As for the Declaration of Independence, I have come to agree with a Boston cleric at the time who was still in opposition to "Independency", although I will admit that warfare with Britain had already begun. Like "Mr. Lincoln's War" I see Virginia's reason to secede as prompted by Lincoln's call-up and transport of the militia, as well as imposition of the blockade, while Virginia had not yet seceded with the deep South over slavery, but was still trying to hold the Union together in April 1861. It was Mr. Lincoln's imposition of martial law in Maryland, after the militia fired into the Baltimore crowd, and before the Maryland state legislature could debate secession, that compelled Virginia to secede. It was war, and not slavery that Virginia seceded for. And the secessionists were only reverting to the Articles of the Confederation, under which we had originally won independence before the creation of the central government under the Constitution.
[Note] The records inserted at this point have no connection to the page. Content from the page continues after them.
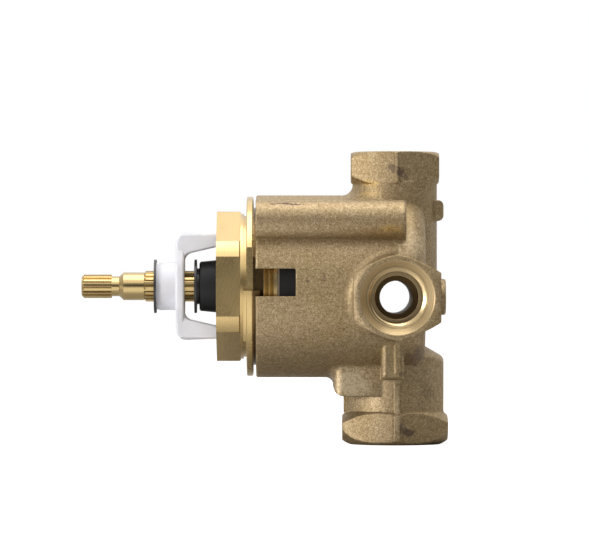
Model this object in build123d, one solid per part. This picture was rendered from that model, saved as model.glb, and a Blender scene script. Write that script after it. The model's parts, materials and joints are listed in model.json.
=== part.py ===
from build123d import *
import math
import os

# Shower transfer valve. Millimetres, +Z up, the stem along -X.
# Origin: centre of the bottom port's mouth, on the axis shared by the bottom and top ports.

# Axes of the casting
STEM_AXIS_Z = 59.4
SIDE_AXIS_Z = 55.4
SIDE_MOUTH_Y = 48.0

# Barrel of the casting
BARREL_FRONT_X = -52.2
BARREL_REAR_X = 11.0
BARREL_RADIUS = 34.3
BARREL_FRONT_EDGE = 0.6
BARREL_REAR_ROUND = 7.0
CHAMBER_WALL = 4.6
SEAT_DEPTH = 17.2
SEAT_WIDTH = 5.5
END_WALL = 14.0

# Window in the near wall, open at the front
WINDOW_DEPTH = 14.9
WINDOW_LOW = -3.6
WINDOW_HIGH = 6.7
WINDOW_CORNER = 0.6

# Half-inch ports: top, left and right
PORT_BORE_RADIUS = 10.6
PORT_THREAD_LENGTH = 14.0
PORT_RELIEF_RADIUS = 11.4
PORT_RELIEF_DEPTH = 3.4
PORT_COUNTERSINK = 2.4
PORT_FLAT = 16.5
PORT_FLAT_HALF_LENGTH = 9.3
PORT_RIDGE = 16.2
SIDE_PORT_SHRINK = 0.4
TOP_NECK_LENGTH = 4.1
PORT_COLLAR_LENGTH = 12.2
PORT_NECK_RADIUS = 15.9
PORT_MOUTH_RING = 15.2
PORT_MOUTH_FALL = 2.4
PORT_FOOT_FALL = 3.0
PORT_RIDGE_LAND = 0.5
TOP_MOUTH_Z = STEM_AXIS_Z + BARREL_RADIUS + TOP_NECK_LENGTH + PORT_COLLAR_LENGTH

# Three-quarter-inch port: bottom
INLET_BORE_RADIUS = 13.2
INLET_THREAD_LENGTH = 15.0
INLET_COUNTERSINK = 0.5
INLET_FLAT = 19.8
INLET_FLAT_HALF_LENGTH = 11.2
INLET_RIDGE = 19.4
INLET_COLLAR_LENGTH = 12.4
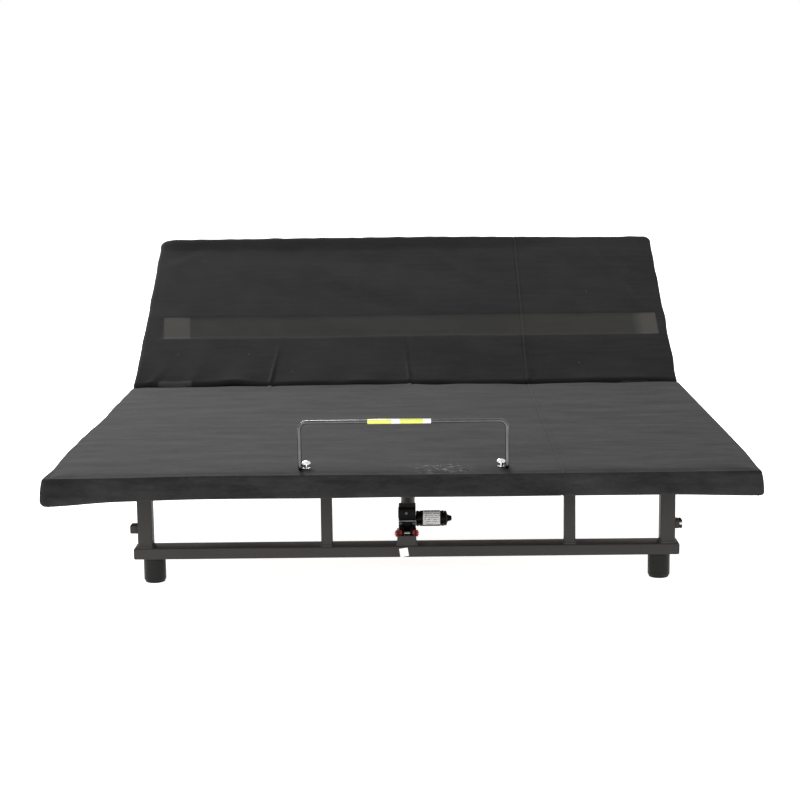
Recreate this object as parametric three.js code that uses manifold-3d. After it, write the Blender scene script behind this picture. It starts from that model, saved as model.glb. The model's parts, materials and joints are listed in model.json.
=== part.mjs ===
// Adjustable bed base: a steel base on four feet carries a fixed flat section and a hinged head
// section, which a linear actuator lifts by a slotted lever. Millimetres, +Z up, head end toward +Y.
import * as THREE from 'three';
import { mergeVertices } from 'three/addons/utils/BufferGeometryUtils.js';
import Module from 'manifold-3d';

const wasm = await Module();
wasm.setup();

// Overall sizes. Lengths along the bed are measured from the foot edge, heights from the floor.
const BED_WIDTH = 1524;
const DECK_LENGTH = 1270;
const HEAD_LENGTH = 762;
const SECTION_DEPTH = 50.8;
const DECK_TOP = 293.5;
const REST_ANGLE = THREE.MathUtils.degToRad(28.5);
const GAP = 0.3;

// Sections: a padded cover over boards over a frame of square tube.
const PAD = 12;
const COVER_WALL = 7.4;
const BOARD = 9;
const TUBE = 25.4;
const TUBE_WALL = 2;
const HINGE_SETBACK = 8;
const FRAME_INSET = COVER_WALL + 7.2;
const FOOT_CORNER = 20;
const HEAD_CORNER = 30;
const DECK_MID_AT = 622;
const HEAD_MID_AT = 345;
const DECK_BOARD_GAP = { start: 630, end: 640 };
const HEAD_BOARD_GAP = { start: 229, end: 340 };

// The head hinge axis lies at the underside of the padding.
const HINGE_Y = DECK_LENGTH;
const HINGE_Z = DECK_TOP - PAD;
const HINGE_X = 640;
const LEAF_WIDTH = 50;
const LEAF_THICK = 4;
const KNUCKLE_R = 6;
const HINGE_PIN_R = 3;
const LEAF_FACE = 15;
const LEAF_ARM = { top: -1, reach: 4, knee: -5, root: -8 };

// Base frame. It stands a little to the right of the sections' middle.
const FRAME_SHIFT = 5;
const FOOT_HEIGHT = 56.3;
const FOOT_R = 24.9;
const FOOT_X = 569.5;
const RAIL_HALF = 610;
const RAIL_DEPTH = 60;
const FRONT_FRAME_Y = 220;
const REAR_FRAME_Y = 1752;
const OUTER_POST = { width: 33, depth: 38, x: 586.5 };
const INNER_POST = { width: TUBE, depth: TUBE, left: -178, right: 367 };
const POST_SETBACK = 5;
const BEAM_X = 520;
const STUB = { back: 11, width: 28, bottom: 113.5, top: 133.5, left: 15, right: 9 };
const STUB_CAP = { end: 16, corner: 5 };

// Lift drive: a lever of LEVER_R below the hinge, pushed by an actuator pinned at the front rail.
const DRIVE_X = 7.5;
const DRIVE_Y = 250;
const DRIVE_Z = 104.5;
const LEVER_LEAN = THREE.MathUtils.degToRad(12);
const LEVER_R = (HINGE_Z - DRIVE_Z) / Math.cos(LEVER_LEAN);
const EYE_Y = HINGE_Y + LEVER_R * Math.sin(LEVER_LEAN);
const SLOT_HALF = 8.4;
const SLOT_TRAVEL = 30;
const CHEEK = { left: -18, right: 12, thick: 6, rim: 9, shoulder: 20, rootFront: 10, rootBack: 58 };
const ROD_PIN_R = 5;
const BRACKET_PIN_R = 4;

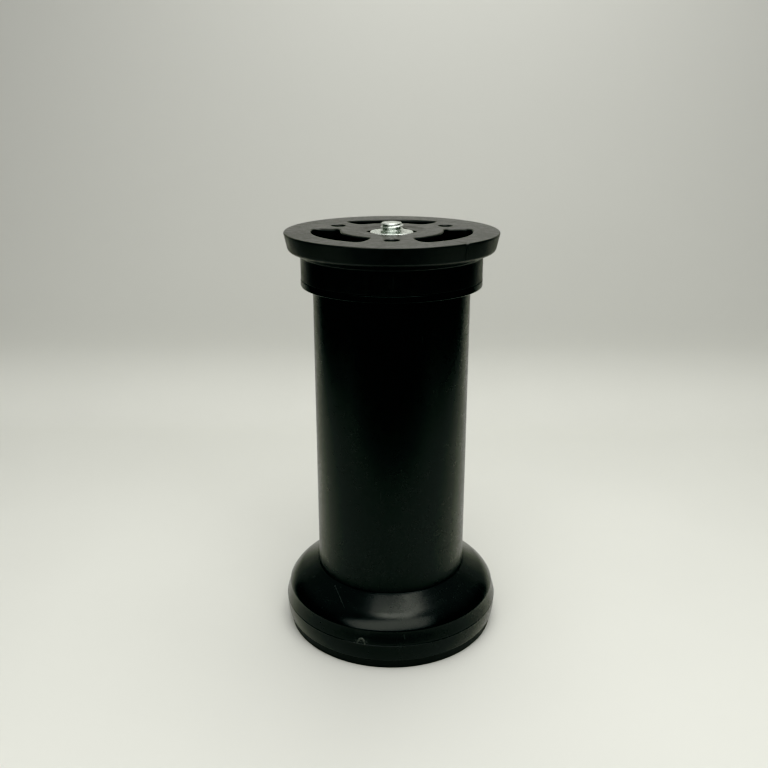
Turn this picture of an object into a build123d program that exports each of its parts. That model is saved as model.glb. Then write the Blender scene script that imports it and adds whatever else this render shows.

The people had to ratify the Bill of Rights, before they would agree to the Constitution. The Second Right is not the right to bear arms, which already existed from the English common law of self-defense, but gave the states the rights to maintain their own militias, and to prevent Congress from "infringing" on that inherited right of armed self-defense. I still marvel at the lack of guns by the so-called insurrectionists of Jan 6, when the only people with guns and shooting (unarmed Ashley Babbitt) were the Capitol Police inviting the crowd into the Capital and the undercover FBI masquerading as Trump supporters to provoke the crowd.

The Declaration of Independence was a declaration of war. Since it meant killing, a "respect for the opinions of mankind" required justification, which Jefferson, copying Mason, was competent to do. But it still meant violence, so that's why we celebrate it with bombs and rockets. Have you ever read Frederick Douglass' bitter response to the "impudent" Fourth of July?